Showing posts with label Victory. Show all posts
Showing posts with label Victory. Show all posts

Saturday, August 22, 2015

McCall 4653 - Ladies' & Misses' One-Piece Overalls or Shorts



1942

Once you get your Victory Garden watered, you can change into a cool play suit and take a nice picnic out to the lake (provided you have enough gas coupons.)

Here's another fine entry into women's war-time work wear.  Miss A. wears the very get-the-job done overalls, probably made up in denim or chambray, with plenty of white top-stitching  The banded sleeves will be a little faster to make than struggling with sleeve plackets and buttoned cuffs.  The over sized right pocket with its pencil slot borrows from men's work shirts.


Miss B, who has finished her work for the day, looks cool and comfortable and ready for a game of badminton.  With her one-piece play suit, she won't have to worry about becoming untucked following one of her wicked overhand serves.

From the Kenneth Spencer Research Library, University of Kansas

This printed pattern has been cut out in Version A.


Monday, May 28, 2012

McCall 1090- Ladies' and Misses' Victory Apron


1943.

So that you don't have to find your reading glasses, here is the verse on the envelope front:
Tie this apron round your waist
And join the Victory war-on-waste,
Plan your meals for zest and vim
And don't forget Ye Vitamine!
Remember that the right nutrition
Is Uncle Sam's best ammunition!
I'm guessing that this was written by that nice Mr.

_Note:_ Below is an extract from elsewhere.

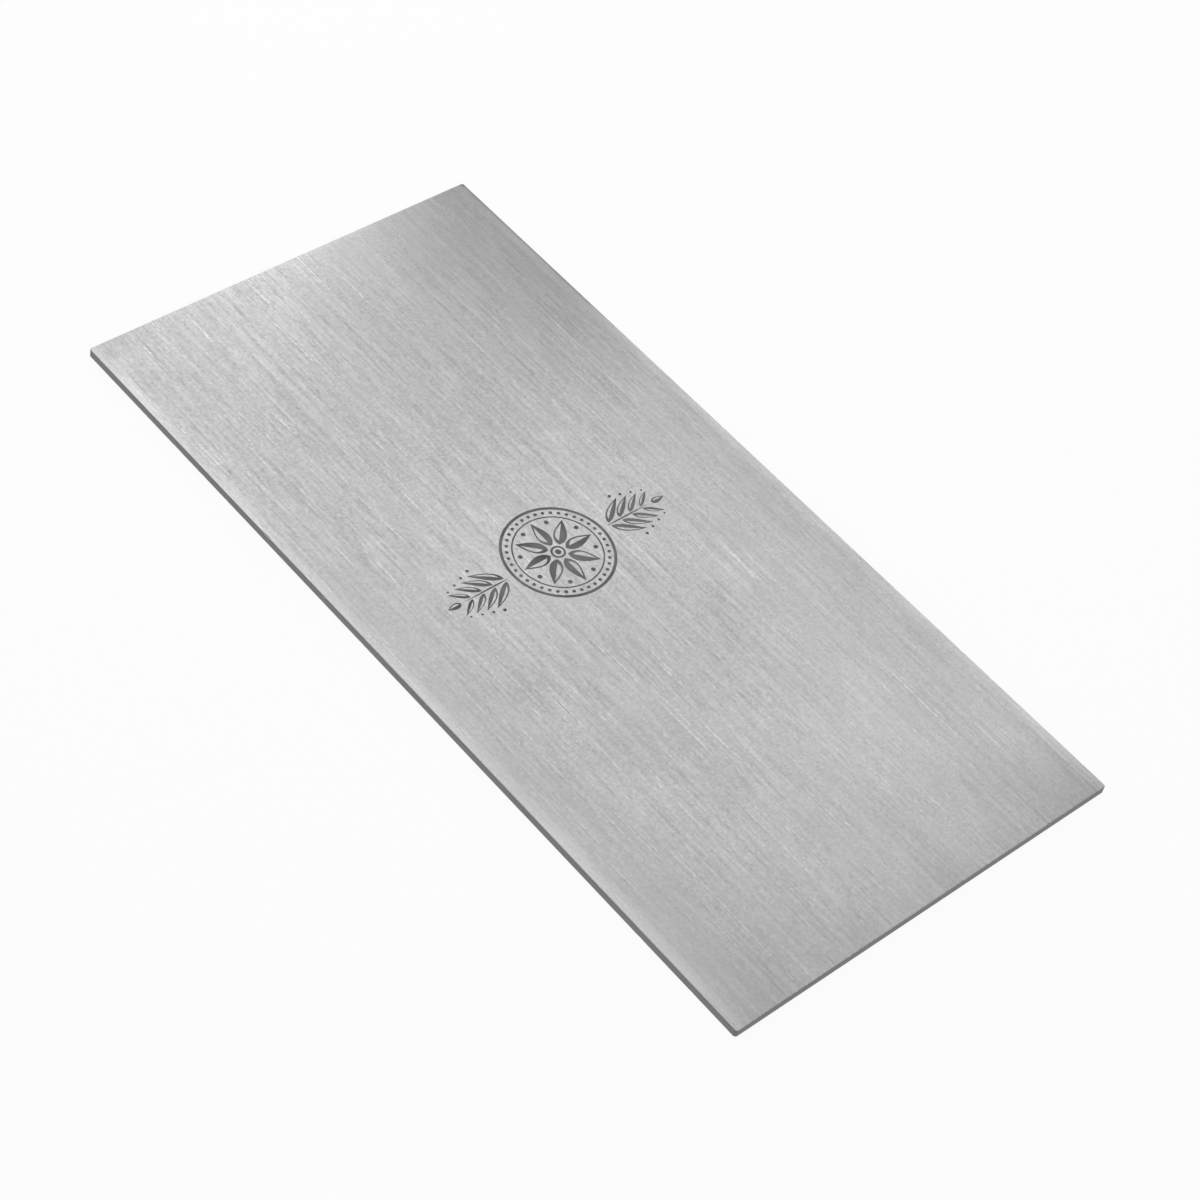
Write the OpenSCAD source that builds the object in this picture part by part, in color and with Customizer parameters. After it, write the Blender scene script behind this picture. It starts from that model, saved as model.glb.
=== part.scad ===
// Card scraper: one rectangular card of hardened and tempered spring steel.
// The card lies flat on z = 0 and is centred on the origin, with its length along X.
// All four edges are square to the faces. Only the corners are eased and the arrises broken.

/* [Card] */
// Length of the card, along its two long cutting edges
card_length = 125; // [100:0.5:150]
// Width of the card, between its two long cutting edges
card_width = 62; // [50:0.5:80]
// Thickness of the sheet
card_thickness = 1.2; // [0.5:0.1:1.6]

/* [Edges] */
// Radius of the four corners, seen from above
corner_radius = 0.4; // [0.25:0.05:3]
// Radius that breaks each arris, where a face meets an edge
arris_radius = 0.12; // [0.05:0.01:0.2]

/* [Hidden] */
$fn = 64;

// A cut straight through the card: span across, card_thickness high, standing on the x axis,
// with its four arrises broken.
module card_section(span) {
    translate([-span / 2, arris_radius])
        square([span, card_thickness - 2 * arris_radius]);
    translate([-span / 2 + arris_radius, 0])
        square([span - 2 * arris_radius, card_thickness]);
    for (side = [-1, 1], level = [arris_radius, card_thickness - arris_radius])
        translate([side * (span / 2 - arris_radius), level])
            circle(r = arris_radius);
}

// The card's section over one span, run out to the given length along Y.
module ground_bar(span, run) {
    translate([0, run / 2, 0])
        rotate([90, 0, 0])
            linear_extrude(height = run)
                card_section(span);
}

// One eased corner: half of the section over the corner's diameter, turned about its middle.
module eased_corner() {
    rotate_extrude()
        intersection() {
            card_section(2 * corner_radius);
            square([corner_radius, card_thickness]);
        }
}

// The whole card. Two bars cross and leave the corners' squares open, and the corners fill them.
module scraper_blade() {
    color("silver")
        union() {
            ground_bar(card_length, card_width - 2 * corner_radius);
            rotate([0, 0, 90])
                ground_bar(card_width, card_length - 2 * corner_radius);
            for (end = [-1, 1], side = [-1, 1])
                translate([
                    end * (card_length / 2 - corner_radius),
                    side * (card_width / 2 - corner_radius),
                    0
                ])
                    eased_corner();
        }
}

scraper_blade();
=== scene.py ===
"""Card scraper: a bare card of ground spring steel on a pale table, under soft studio light.

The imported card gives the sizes. This script gives the card its ground faces, its square-ground
edges with broken arrises, and an etched ornament, and sets up the table, the light and the camera.
Shapes are in metres, and the patterns of the finishes in millimetres. +X runs along the card, +Y
across it and +Z up through its thickness.
"""

import math

import bmesh
import bpy
from mathutils import Matrix, Vector


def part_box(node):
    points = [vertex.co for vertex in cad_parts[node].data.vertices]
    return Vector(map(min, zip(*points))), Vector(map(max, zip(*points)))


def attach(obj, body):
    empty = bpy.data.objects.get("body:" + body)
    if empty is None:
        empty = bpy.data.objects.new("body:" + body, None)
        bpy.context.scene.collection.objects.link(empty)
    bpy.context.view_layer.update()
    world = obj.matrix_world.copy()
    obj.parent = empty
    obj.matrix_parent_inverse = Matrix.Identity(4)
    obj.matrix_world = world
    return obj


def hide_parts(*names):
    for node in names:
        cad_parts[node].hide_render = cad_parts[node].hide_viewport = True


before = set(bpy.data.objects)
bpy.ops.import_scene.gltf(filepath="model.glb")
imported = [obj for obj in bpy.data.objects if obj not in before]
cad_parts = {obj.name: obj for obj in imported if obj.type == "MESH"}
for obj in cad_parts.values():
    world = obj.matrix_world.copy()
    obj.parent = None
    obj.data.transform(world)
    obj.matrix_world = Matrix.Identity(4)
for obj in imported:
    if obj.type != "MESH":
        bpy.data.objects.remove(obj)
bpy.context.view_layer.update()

bl_info = {
    "name": "Card Scraper",
    "version": (1, 0, 0),
    "blender": (4, 5, 0),
    "location": "3D View > Sidebar > Scraper",
    "description": "A ground steel card scraper with an etched ornament, its table and its studio light",
    "category": "Add Mesh",
}

CARD_LOW, CARD_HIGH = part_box("scraper_blade")
CARD_SPAN = CARD_HIGH - CARD_LOW
MM = 0.001
QUARTER_TURN = math.pi / 2


# Node trees written as plain arithmetic.

class Term:
    """One value in a node tree."""

    def __init__(self, tree, socket):
        self.tree = tree
        self.socket = socket

    def __add__(self, other):
        return work("ADD", self, other)

    def __radd__(self, other):
        return work("ADD", other, self)

    def __sub__(self, other):
        return work("SUBTRACT", self, other)

    def __rsub__(self, other):
        return work("SUBTRACT", other, self)

    def __mul__(self, other):
        return work("MULTIPLY", self, other)

    def __rmul__(self, other):
        return work("MULTIPLY", other, self)

    def __truediv__(self, other):
        return work("DIVIDE", self, other)


def plug(tree, value, socket):
    """Joins a term to a socket, or writes a plain value on it."""
    if isinstance(value, Term):
        tree.links.new(value.socket, socket)
    else:
        socket.default_value = value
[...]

Murple up in McCall's Accounting department - who knew he was so talented.

This is a lovely apron pattern - easy enough to be made by girls in home ec. classes as well as by ladies' groups.  Imagine refreshments tables at dances with all the attendants in their victory aprons worn over white dresses.  The rick-rack braid stars are very clever.



In my family we have a cookbook which we refer to as the Women's Victory Cookbook.  The correct name is the Victory Binding of the American Woman's Cookbook, an enormously popular cookbook of the mid-twentieth century.  The Victory binding edition provides a small appendix on wartime cookery, which includes such contemporary-sounding advice as eating more fish and whole grains and retaining the vitamins in vegetables by not boiling them to death.


Happy Memorial Day, everybody.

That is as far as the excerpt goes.